In policy reversal, College opens social space access to all students

by Hayden Welty | 10/17/19 7:13pm


Students of all House communities will again be able to access social spaces such as House Center B.

by Michael Lin / The Dartmouth Senior Staff

The five residential social spaces on campus — House Center A, House Center B, Occom Commons, Brace Commons and the common spaces of Fahey — will, effective this Friday, again be open to students of all House communities.

This change, announced in an email to campus by Student Assembly leadership Thursday evening, alters the campus access policy changes enacted by the College earlier in the term. However, the policy restricting access to residential buildings outside of one’s House community remain in place. 

These changes come after two full meetings and several other smaller discussions over the past two and a half weeks of a working group on campus access. 

The group consists of Student Assembly senators, Inter-House council members, dean of the College Kathryn Lively, student body president Luke Cuomo ’20, student body vice president Ariela Kovary ’20, associate dean of residential life Michael Wooten and occasionally various House professors.

Kovary said that the main objective of the group is to bring both the student and administrator perspective together to the complex issue of the balance of safety, community and access in College facilities. 

Wooten noted that the policy change is not the last step for the working group.

“This isn’t a conclusion,” Wooten said. “This is an intermediary step that we’ve taken because we’ve all agreed together that opening these communal spaces again is in the best interest of campus.” 

Cuomo added that he wants to see additional changes and that he and Kovary are committed to compromise. 

A Student Assembly-led petition, which included over 3,000 signatures and hundreds of comments, prompted the creation of this working group. 

Wooten said he was surprised by the significant response from the student body.

“Students … really feel like they own their experience, which is great,” Wooten said. “As such, when a decision is made that changes the way students can navigate the space the way they’re accustomed to, there’s discomfort about that.”

According to a recent survey conducted by The Dartmouth, 80 percent of students strongly oppose the new policies while an additional 14 percent somewhat oppose the changes. 

Despite the progress of the working group on social spaces, access to residential spaces is still a contested issue. 

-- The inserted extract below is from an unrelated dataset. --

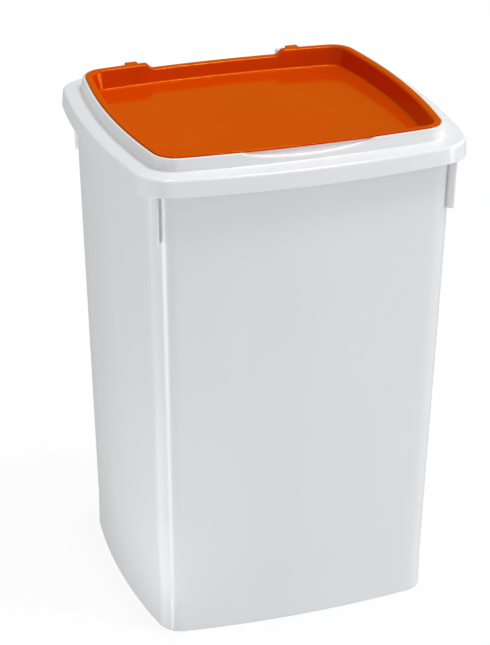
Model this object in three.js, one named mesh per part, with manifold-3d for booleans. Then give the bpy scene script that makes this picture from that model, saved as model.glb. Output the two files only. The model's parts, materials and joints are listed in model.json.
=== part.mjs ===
// Pet food bin: a tapered tub, a lid frame that drops over the tub's rim, and a hinged flap.
// Millimetres, +Z up, +Y to the rear (hinge side). The origin is the middle of the foot, on the floor.
import * as THREE from 'three';
import { mergeVertices } from 'three/addons/utils/BufferGeometryUtils.js';
import Module from 'manifold-3d';

const wasm = await Module();
wasm.setup();

// ---- Driving dimensions ----------------------------------------------------------------------
const WALL = 2.2;                // moulded wall thickness
const GAP = 0.3;                 // rest gap between two pieces
const OVERLAP = 1;               // how far two bodies reach into each other before they are joined

const FOOT_RADIUS = 3;           // round at the bottom of the tub's wall
const INNER_ROUND = 4;           // round between the wall and the bottom panel, inside
const LIP_ROUND = 0.8;
const ROUND_SHARE = 0.3;         // a 45 degree round's middle point, as a share of its radius
const BAND_TOP = 38;             // the wall is upright below this height, and tapered above it
const PANEL_RISE = 3;            // the bottom panel is raised inside a foot ring
const FOOT_RING_WIDTH = 14;
const RIM_TOP = 494;             // top of the tub's lip
const LIP_INSET = 4.2;           // the lip's edge, inside the skirt's outside

const SKIRT_BOTTOM = 479;
const SKIRT_THICKNESS = 2;
const SKIRT_LEAN = 1.4;          // how far the skirt leans in towards its top
const LEDGE_TOP = 496.5;
const EDGE_ROUND = 3;            // round between the skirt and the ledge
const FILLET = 1.6;              // between the ledge and the raised wall
const RIB_BOTTOM = 484;          // locating rib that drops inside the tub's wall
const RIB_THICKNESS = 1.8;
const RIDGE_TOP = 509.8;         // raised wall round the opening
const SEAT_TOP = 508.7;          // rebate that the flap's flange rests on
const SEAT_WIDTH = 3;            // the seat reaches this far in under the flange
const SIDE_GAP = 0.7;            // between the flange's edge and the raised wall
const CURTAIN_BOTTOM = 486;      // wall that hangs round the opening
const CURTAIN_THICKNESS = 1.8;
const RIDGE_EDGE = 2;            // where the raised wall's top rounds over, out from the flange's edge
const RIDGE_ROUND = 1;
const SEAT_ROUND = 0.5;

const FLAP_TOP = 511;
const FLANGE_BOTTOM = SEAT_TOP + GAP;
const FLANGE_ROUND = 1;
const FLANGE_THICKNESS = 3.3;    // at the tray's edge, where the flange turns down into the wall
const FLANGE_WIDTH = 6.6;        // from the flange's edge to the tray's wall
const FLANGE_DRAFT = 0.6;        // how far the flange's inner edge leans in
const TRAY_OUTSIDE = 4.4;        // the tray's wall starts this far in, under the flange
const TRAY_FLOOR = 491.5;        // top of the flap's sunken panel
const TRAY_DRAFT = 5;            // how far the tray's wall leans in towards its floor
const TRAY_ROUND = 1.4;

const DIP_DEPTH = 5.8;           // the rear edge is lower between two corner blocks
const DIP_INNER = 66.5;          // the step runs from here ...
const DIP_OUTER = 74;            // ... to here, on both sides of the middle

const HINGE_Y = 145;
const HINGE_Z = 506.3;
const HINGE_X = 86.9;            // middle of each hinge lug
const LUG_WIDTH = 11.7;
const LUG_RADIUS = 4.2;
const PIN_RADIUS = 1.6;
const BORE_RADIUS = 1.85;

const EAR_INNER = 9.4;           // width of the ear on the bin's middle side of a lug
const EAR_OUTER = 3;
const EAR_FRONT = HINGE_Y - 4.5;
const EAR_TOP = HINGE_Z - 0.6;
const EAR_ROUND = PIN_RADIUS + 0.8;
const STOP_THICKNESS = 1.8;
const STOP_TOP = HINGE_Z + 0.36; // the lug's arm meets the stop when the flap is fully open
const LUG_CLEARANCE = 0.4;       // between a lug's back and the stop
const LUG_SIDE_CLEARANCE = 0.6;
const ARM_FRONT = 134;           // the lug's arm starts here, inside the flange
const ARM_THICKNESS = 3;
const MOUTH_HALF = 1.35;         // the knuckle's mouth is narrower than the pin, so that it clips on
const NOTCH_FRONT = 128;
const NOTCH_FLOOR = 500;

const FIN_BOTTOM = 427;          // corner fins below the lip
const FIN_REACH = 8;
const FIN_THICKNESS = 4.2;
const FIN_WEB = 1.6;             // thin root web, so that the wall doesn't sink
const FIN_ROOT = 2.2;            // length of the root web
const FIN_CHAMFER = 2.5;

// Finger scoop: a cove in the front of the raised wall that reaches under the flap's flange. It is
// cut by a ball that is stretched along X.
const SCOOP_CENTRE = [0, -146, RIDGE_TOP];
const SCOOP_HALF_SIZES = [98, 13.3, 10.6];

// Plan outlines: four bulged sides joined by round corners.
const FOOT = { side: 149, front: 133.5, back: 133.5, bulge: [12.5, 11.5, 8], corner: 22 };
const MOUTH = { side: 162.7, front: 148.6, back: 148.6, bulge: [14.4, 17, 9], corner: 31.5 };
const SKIRT = { side: 175, front: 160, back: 160, bulge: [15.5, 18.5, 9], corner: 37 };
const RIDGE_BASE = { side: 157, front: 138.2, back: 145.5, bulge: [14.2, 11.5, 10], corner: 27 };
const FLAP = { side: 152, front: 134.5, back: 141, bulge: [13.4, 9, 9.5], corner: 22.7 };

// ---- Outlines and lofts ----------------------------------------------------------------------
const CORNER_STEPS = 6;
const SIDE_STEPS = 6;
const FRONT_STEPS = 8;
const BACK_STATIONS = [110, DIP_OUTER, DIP_INNER, 34, 0, -34, -DIP_INNER, -DIP_OUTER, -110];

// Centre and radius of the arc that bulges by `bulge` over a half chord, measured from its crown.
function bulgedArc(crown, halfChord, bulge) {
  const radius = (halfChord ** 2 + bulge ** 2) / (2 * bulge);
  return { centre: crown - radius, radius };
}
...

Wooten said that he made the initial decision to restrict access because he believed it would help promote safety. He added that while the changes may be inconvenient, he feels that the changes have been unduly criticized. 

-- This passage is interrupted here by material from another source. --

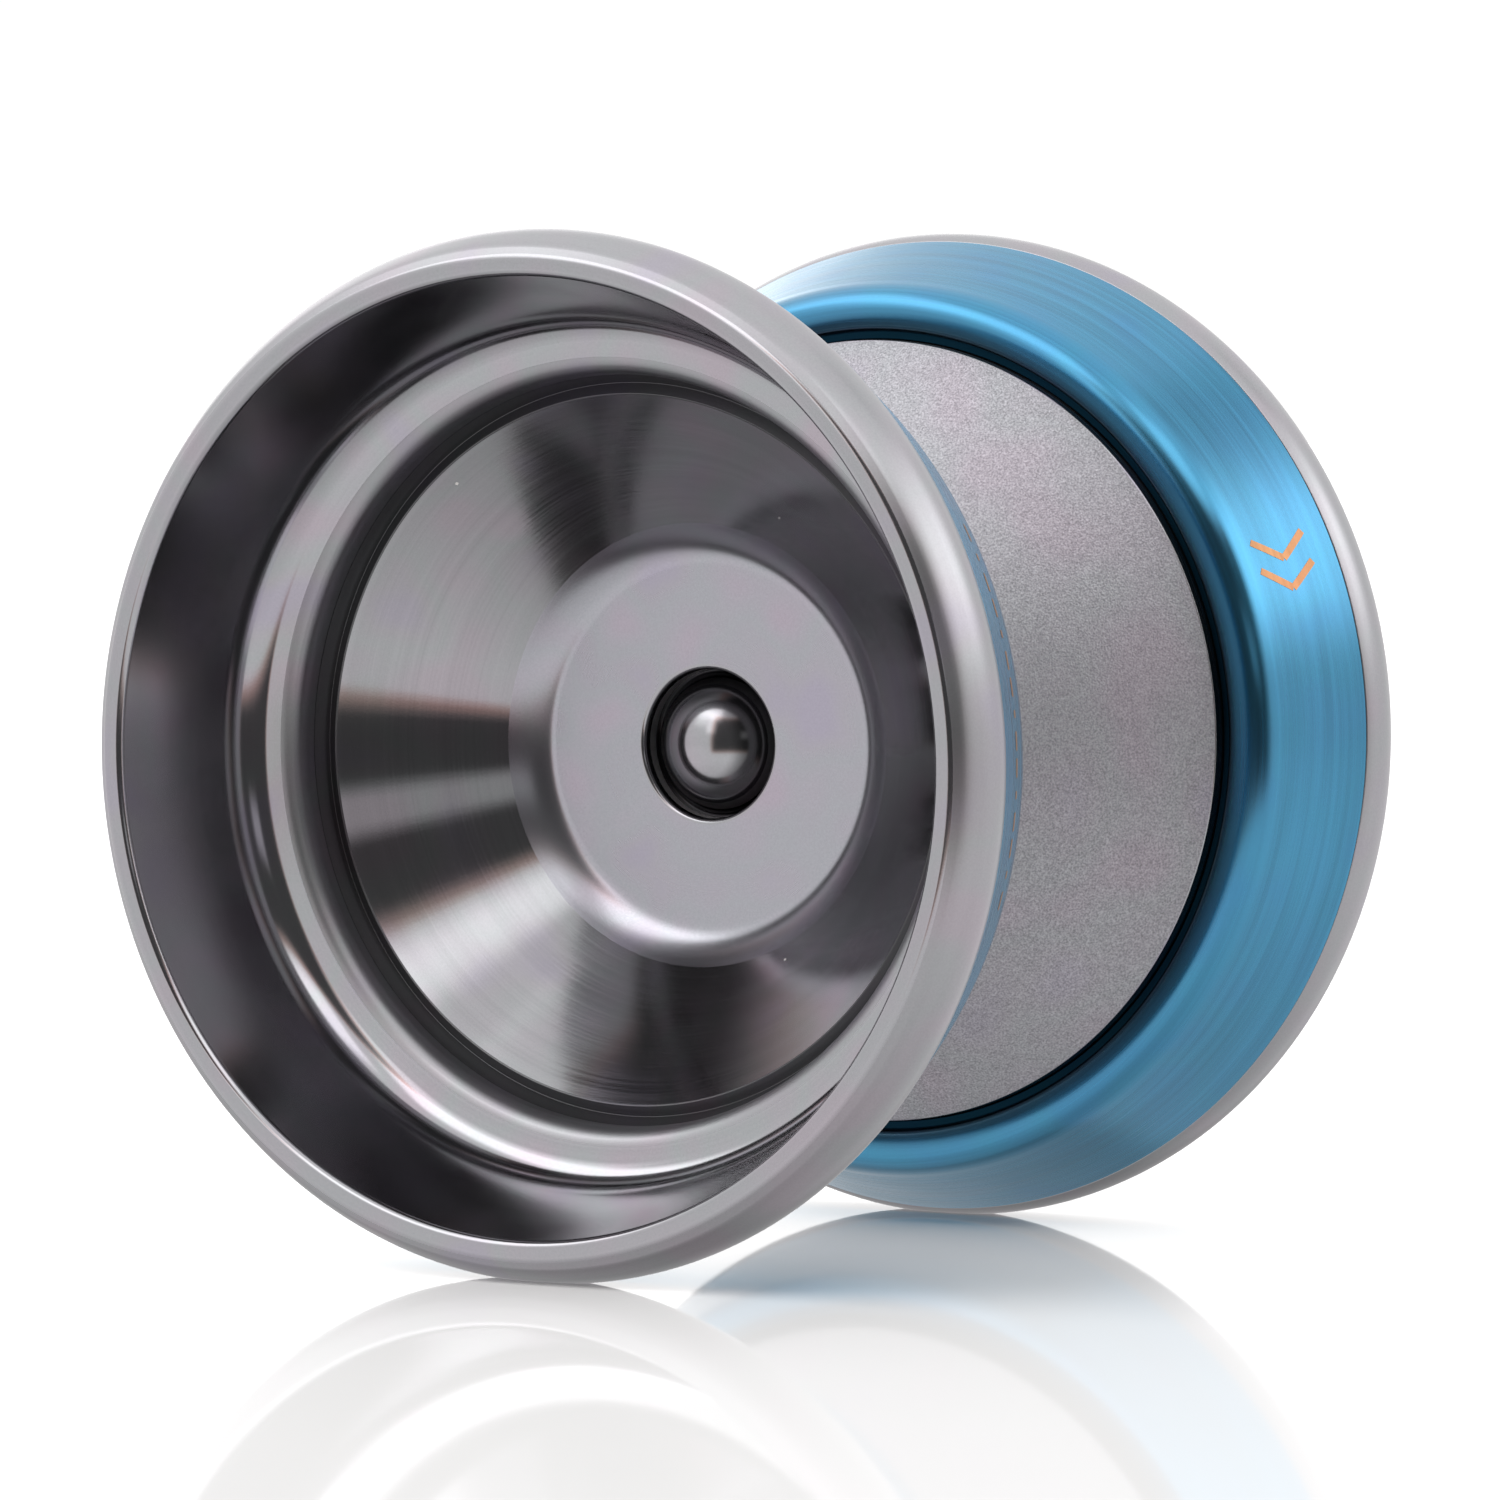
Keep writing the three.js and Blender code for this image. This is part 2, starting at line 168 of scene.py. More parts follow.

“One of my disappointments is that the characterization of this has been that it [has] actually … created less safe communities, and I think those are categorically false statements,” Wooten said.

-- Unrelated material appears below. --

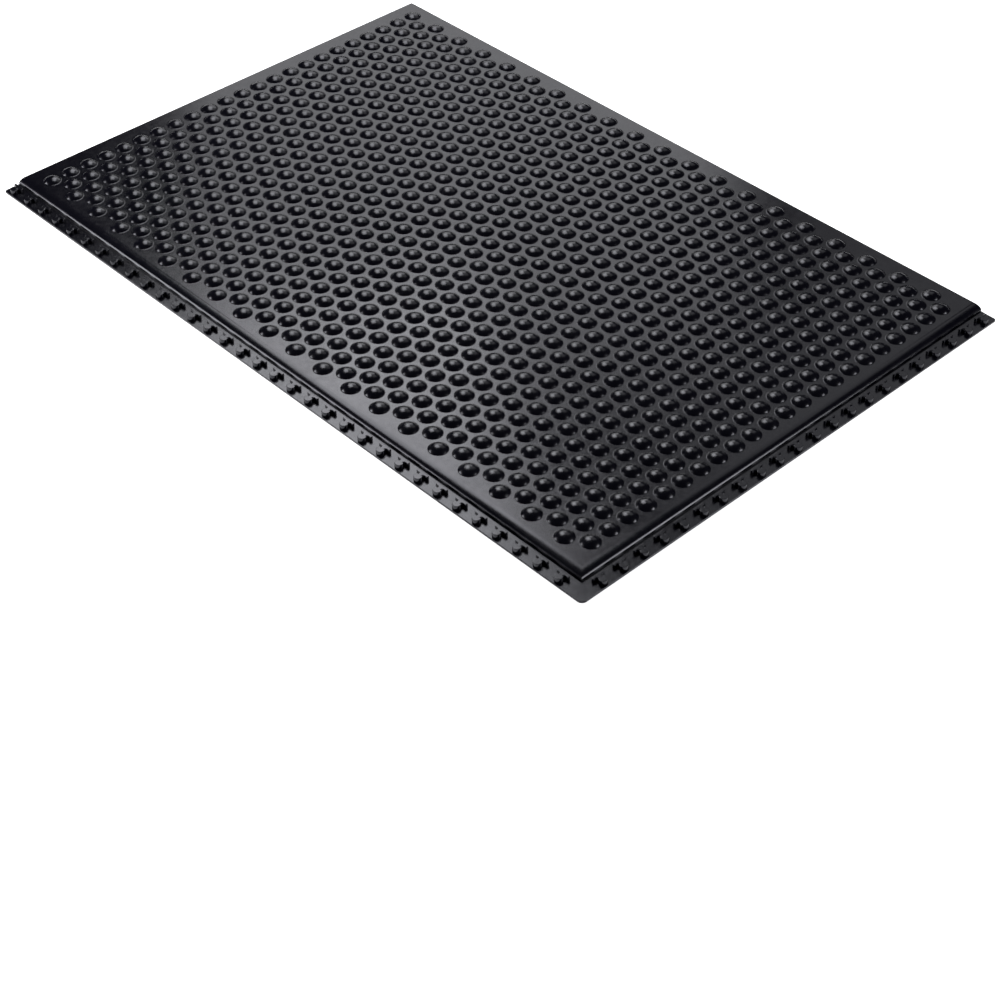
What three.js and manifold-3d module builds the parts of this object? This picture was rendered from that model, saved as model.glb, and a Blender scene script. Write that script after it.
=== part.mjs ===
// Conductive cushion mat: one moulded rubber piece with a lattice of shallow domes on its top,
// and a thin lip with linking studs along one long side and one short side.
// Millimetres. X runs along the length, Y along the width and Z up from the flat underside.
import * as THREE from "three";
import { mergeVertices } from "three/addons/utils/BufferGeometryUtils.js";
import Module from "manifold-3d";

const wasm = await Module();
wasm.setup();

// Driving sizes of the body and its lips
const bodyLength = 900;
const bodyWidth = 600;
const bodyHeight = 8;
const lipWidth = 20;
const lipHeight = 2;
const frontCornerRadius = 6;
const lipTipRadius = 3;
const edgeRadius = 1;

// The body's edge beside a lip: a low wall with a broad rounded shoulder above it
const wallRise = 0.5;
const shoulderWidth = 10;
const roundSteps = 5;

// Domes in a close-packed lattice, with each row across the width
const domePitch = 25;
const domeRadius = 10.2;
const domeHeight = 4.5;
const domeSides = 5;
const endBorder = 28;
const backBorder = 23.3;
const lipBorder = 26;

// Linking studs: a broad base towards the wall that narrows to a head near the lip's free edge
const longSideStuds = 33;
const firstStud = 10.9;
const studHeight = 5;
const studWallGap = 5.8;
const studEdgeGap = 2;
const studBaseWidth = 15;
const studBaseLength = 3;
const studHeadWidth = 8.5;

// How far a joined shape reaches into the body, and how far a cut runs past it
const rootDepth = 0.5;
const overrun = 1;

// Places that follow from the sizes, with the origin below the middle of the whole outline
const left = -(bodyLength + lipWidth) / 2;
const right = -left;
const back = (bodyWidth + lipWidth) / 2;
const front = -back;
const rightWall = right - lipWidth;
const frontWall = front + lipWidth;
const studLength = lipWidth - studWallGap - studEdgeGap;
const studPitch = bodyLength / longSideStuds;
const shortSideStuds = Math.floor(bodyWidth / studPitch + 0.01);

function solidOf(geometry) {
  const bare = geometry.index ? geometry.toNonIndexed() : geometry.clone();
  bare.deleteAttribute("normal");
  bare.deleteAttribute("uv");
  const closed = mergeVertices(bare, 1e-4);
  return new wasm.Manifold(
    new wasm.Mesh({
      numProp: 3,
      vertProperties: new Float32Array(closed.attributes.position.array),
      triVerts: new Uint32Array(closed.index.array),
    }),
  );
}

function geometryOf(solid) {
  const mesh = solid.getMesh();
  const geometry = new THREE.BufferGeometry();
  geometry.setAttribute("position", new THREE.BufferAttribute(mesh.vertProperties, 3));
  geometry.setIndex(new THREE.BufferAttribute(mesh.triVerts, 1));
  return geometry;
}

// The whole outline with its lips, seen from above
function outline() {
  const shape = new THREE.Shape();
  shape.moveTo(left + lipTipRadius, front);
  shape.lineTo(right - frontCornerRadius, front);
  shape.absarc(right - frontCornerRadius, front + frontCornerRadius, frontCornerRadius, -Math.PI / 2, 0);
  shape.lineTo(right, back - lipTipRadius);
  shape.absarc(right - lipTipRadius, back - lipTipRadius, lipTipRadius, 0, Math.PI / 2);
  shape.lineTo(left + edgeRadius, back);
  shape.absarc(left + edgeRadius, back - edgeRadius, edgeRadius, Math.PI / 2, Math.PI);
  shape.lineTo(left, front + lipTipRadius);
  shape.absarc(left + lipTipRadius, front + lipTipRadius, lipTipRadius, Math.PI, 1.5 * Math.PI);
  return shape;
}

// A section swept along the front wall and then, mitred at the corner, along the right wall.
// The section's x is the distance inward from the wall, and its y is the height.
function alongWalls(section) {
  const strip = new THREE.ExtrudeGeometry(section, { depth: 2, steps: 2, bevelEnabled: false });
  const points = strip.attributes.position;
  for (let i = 0; i < points.count; i += 1) {
    const inward = points.getX(i);
    const station = Math.round(points.getZ(i));
    const x = station === 0 ? left - overrun : rightWall - inward;
    const y = station === 2 ? back + overrun : frontWall + inward;
    points.setXYZ(i, x, y, points.getY(i));
  }
  return strip;
}

// What is cut away above the lip and above the rounded shoulder
function shoulderCut() {
  const section = new THREE.Shape();
  const wallTop = lipHeight + wallRise;
  section.moveTo(-lipWidth - overrun, bodyHeight + overrun);
  section.lineTo(-lipWidth - overrun, lipHeight);
  section.lineTo(0, lipHeight);
  section.lineTo(0, wallTop);
  for (let step = 1; step <= roundSteps; step += 1) {
    const turn = (step / roundSteps) * (Math.PI / 2);
    const inward = shoulderWidth * (1 - Math.cos(turn));
    section.lineTo(inward, wallTop + (bodyHeight - wallTop) * Math.sin(turn));
  }
  section.lineTo(shoulderWidth, bodyHeight + overrun);
  return alongWalls(section);
}

// One dome as a low cone with few sides, its root continuing down into the body
function dome(x, y) {
  const height = domeHeight + rootDepth;
  const cone = new THREE.ConeGeometry((domeRadius * height) / domeHeight, height, domeSides);
  cone.rotateX(Math.PI / 2);
  cone.translate(x, y, bodyHeight - rootDepth + height / 2);
  return cone;
}

function domes() {
  const rowStep = (domePitch * Math.sqrt(3)) / 2;
  const rows = Math.floor((bodyLength - endBorder - lipBorder) / rowStep) + 1;
  const perRow = Math.floor((bodyWidth - backBorder - lipBorder) / domePitch) + 1;
  const solids = [];
  for (let row = 0; row < rows; row += 1) {
    const shifted = row % 2;
    const x = left + endBorder + row * rowStep;
    for (let i = 0; i < perRow - shifted; i += 1) {
      const y = back - backBorder - (i + shifted / 2) * domePitch;
      solids.push(solidOf(dome(x, y)));
    }
  }
  return solids;
}

// One stud at the origin, with its base towards the wall and its head pointing outward along -Y
function stud() {
  const shape = new THREE.Shape();
  shape.moveTo(studBaseWidth / 2, 0);
  shape.lineTo(-studBaseWidth / 2, 0);
  shape.lineTo(-studHeadWidth / 2, -studBaseLength);
  shape.lineTo(-studHeadWidth / 2, -studLength);
  shape.lineTo(studHeadWidth / 2, -studLength);
  shape.lineTo(studHeadWidth / 2, -studBaseLength);
  return new THREE.ExtrudeGeometry(shape, { depth: rootDepth + studHeight, bevelEnabled: false });
}

function studs() {
  const solids = [];
  const z = lipHeight - rootDepth;
  for (let i = 0; i < longSideStuds; i += 1) {
    const x = left + firstStud + i * studPitch;
    solids.push(solidOf(stud().translate(x, frontWall - studWallGap, z)));
  }
  for (let i = 0; i < shortSideStuds; i += 1) {
    const y = back - (i + 0.5) * studPitch;
    const turned = stud().rotateZ(Math.PI / 2);
    solids.push(solidOf(turned.translate(rightWall + studWallGap, y, z)));
  }
  return solids;
}

function mat() {
  const slab = new THREE.ExtrudeGeometry(outline(), {
    depth: bodyHeight,
    bevelEnabled: false,
    curveSegments: roundSteps,
  });
  const body = solidOf(slab).subtract(solidOf(shoulderCut()));
  return geometryOf(wasm.Manifold.union([body, ...domes(), ...studs()]));
}

const rubber = new THREE.MeshStandardMaterial({ color: 0x26262b, roughness: 0.35, metalness: 0 });

const part = new THREE.Group();
const moulding = new THREE.Mesh(mat(), rubber);
moulding.name = "mat";
part.add(moulding);

export default part;
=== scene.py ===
import math

import bmesh
import bpy
from mathutils import Matrix, Vector


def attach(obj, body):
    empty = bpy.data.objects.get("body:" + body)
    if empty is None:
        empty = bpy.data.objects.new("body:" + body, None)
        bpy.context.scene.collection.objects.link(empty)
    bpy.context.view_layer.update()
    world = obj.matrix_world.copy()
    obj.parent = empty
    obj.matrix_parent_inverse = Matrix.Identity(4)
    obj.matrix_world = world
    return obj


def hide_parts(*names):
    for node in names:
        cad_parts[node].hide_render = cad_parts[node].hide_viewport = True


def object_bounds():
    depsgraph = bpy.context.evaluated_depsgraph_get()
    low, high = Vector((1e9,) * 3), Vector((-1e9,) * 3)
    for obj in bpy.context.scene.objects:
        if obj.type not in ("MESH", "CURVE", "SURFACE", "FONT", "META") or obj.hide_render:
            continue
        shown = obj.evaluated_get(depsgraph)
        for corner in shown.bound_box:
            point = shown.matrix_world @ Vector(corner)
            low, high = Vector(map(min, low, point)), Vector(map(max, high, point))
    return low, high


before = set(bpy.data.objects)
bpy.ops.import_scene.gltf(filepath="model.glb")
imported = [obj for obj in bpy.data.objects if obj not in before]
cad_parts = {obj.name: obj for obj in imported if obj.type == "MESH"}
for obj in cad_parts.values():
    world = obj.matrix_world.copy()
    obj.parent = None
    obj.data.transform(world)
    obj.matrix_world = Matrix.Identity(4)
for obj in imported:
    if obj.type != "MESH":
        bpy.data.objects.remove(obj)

cad_low, cad_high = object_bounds()


# The mat's body
# One compression-moulded slab of black conductive rubber, 8 mm thick, with a 2 mm lip along the long
# front side and the short right side. It starts as a plain sheet with its corners rounded off.

web_top = 0.008
lip_top = 0.002
lip_width = 0.020
mitre_corner = Vector((cad_high.x - lip_width, cad_low.y + lip_width, 0))
front_corner_radius = 0.006
lip_tip_radius = 0.003
plain_corner_radius = 0.001
corner_steps = 6
top_edge_radius = 0.0007
edge_steps = 3
upright_share = 0.9
tolerance = 1e-5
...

However, Cuomo said that Student Assembly still maintains its stance that the restriction of residential access makes campus less safe.  

“Our stance is that in some ways access restrictions can improve safety, but in other ways, there are unintended consequences of restricted access that perhaps have undermined a little bit the intentions of the policy,” Cuomo said. 

Wooten said that House Centers A and B, commonly referred to as “The Onion” and “The Cube,” have been a real focal point of access, and that students –– regardless of their house affiliation –– enjoy these space many students. He said that the main theme in the student body’s petition was access to social spaces.

Cuomo agreed, adding that “we have to find a balance between community and safety and flexibility that is amenable to both students and the administration.”

Wooten said that he wants to continue to strive to balance competing concerns of safety and access, especially in light of the varying quality of Dartmouth’s facilities 

Cuomo said he appreciated “Mike [Wooten] and Dean Lively’s absolute willingness to engage with us and listening to our concerns.” 

Likewise, Wooten said that Cuomo and Kovary have been great partners in the working group.

Cuomo said that the results of this process show that student-driven change in administrative policies is possible and thanked the student body for its help in propelling action. 

“I learned the value of coming out with a strong point and quickly addressing an issue,” Cuomo said. “I also learned that I think the most valuable thing we had as Student Assembly in this process was the support of the overwhelming majority [of the] student body — and not just support, but the fact that they were outspoken, not just with us, but with the administration at large.”

In response to questions about freshmen who had not lived on campus under the previous system of universal access, Cuomo said that members of the Class of 2023 had the most signatures on the petition.

“Many of them [first-year students] experienced universal access for one week during Orientation and had it taken away,” Cuomo said. “So they were a little bit aware of how things used to be. But I think they were as fierce in their opposition as any of the other classes I know.”

Wooten said he encourages students to continue voicing their feedback. 

“What we saw is the immense response as a student body that is possible, and it would be great to see more of that,” Wooten said. “It would be great to see students activated about important issues.”

Wooten added that he disagrees with the notion of the administration and students as competing forces.

“We subdivide as if we’re not on the same team,” Wooten said. “My job is to enable this place to be the best place, not to create barriers for people to be productive members of the community.”

Peter Charalambous contributed reporting.